Senior Judge of the United States Court of Federal Claims
- In office October 8, 1982 – November 5, 1991

Judge of the United States Court of Federal Claims
- In office October 1, 1982 – October 8, 1982
- Appointed by: Operation of law

Personal details
- Born: January 5, 1915 Amarillo, Texas, U.S.
- Died: November 5, 1991 (aged 76) Scranton, Pennsylvania, U.S.

= Lloyd Fletcher =

American judge (1915–1991)

Lloyd Fletcher (January 5, 1915 – November 5, 1991) was a judge of the United States Court of Federal Claims from 1982 to 1991.

Born in Amarillo, Texas, Fletcher received a B.B.A. from the University of Texas in 1936, and a J.D. from the George Washington University Law School in 1939. He served in the U.S. Coast Guard Reserve during World War II, leaving with the rank of lieutenant junior grade. He was in private practice in Washington, D.C. from 1940 to 1957, and from 1959 to 1960, also serving as a professorial lecturer in business law at American University from 1946 to 1960.
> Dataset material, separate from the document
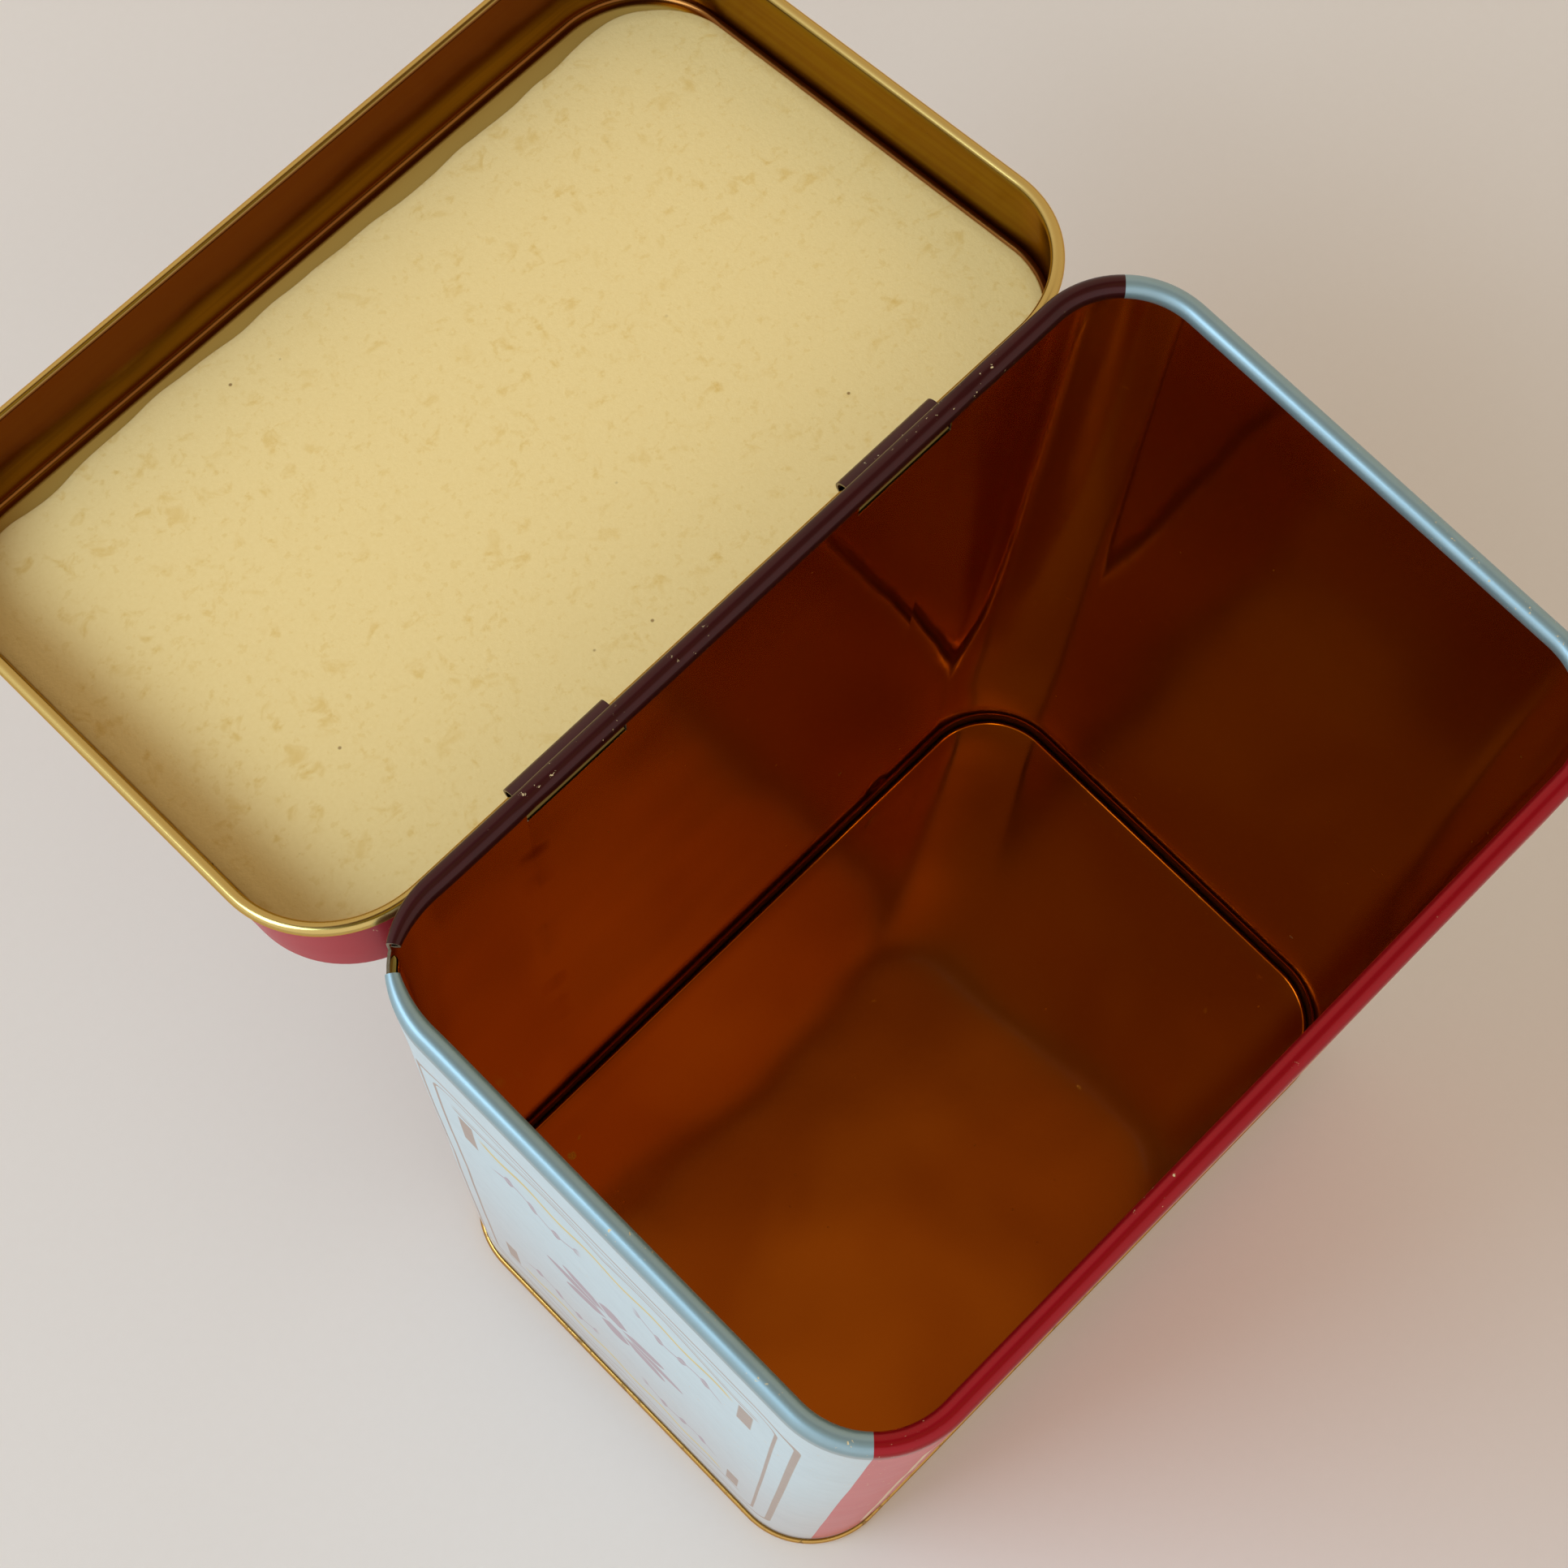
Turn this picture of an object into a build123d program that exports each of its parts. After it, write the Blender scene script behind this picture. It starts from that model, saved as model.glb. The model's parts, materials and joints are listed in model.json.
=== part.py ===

He became a trial judge of the U.S. Court of Claims in 1960, and on October 1, 1982, he was reassigned by operation of law to a seat on the newly created U.S. Claims Court (later the United States Court of Federal Claims) authorized by 96 Stat. 27. He assumed senior status one week later, on October 8, 1982, and served in that capacity until his death, in Scranton, Pennsylvania. Fletcher was one of several judges originally assigned to the U.S. Court of Federal Claims for whom no successor was appointed.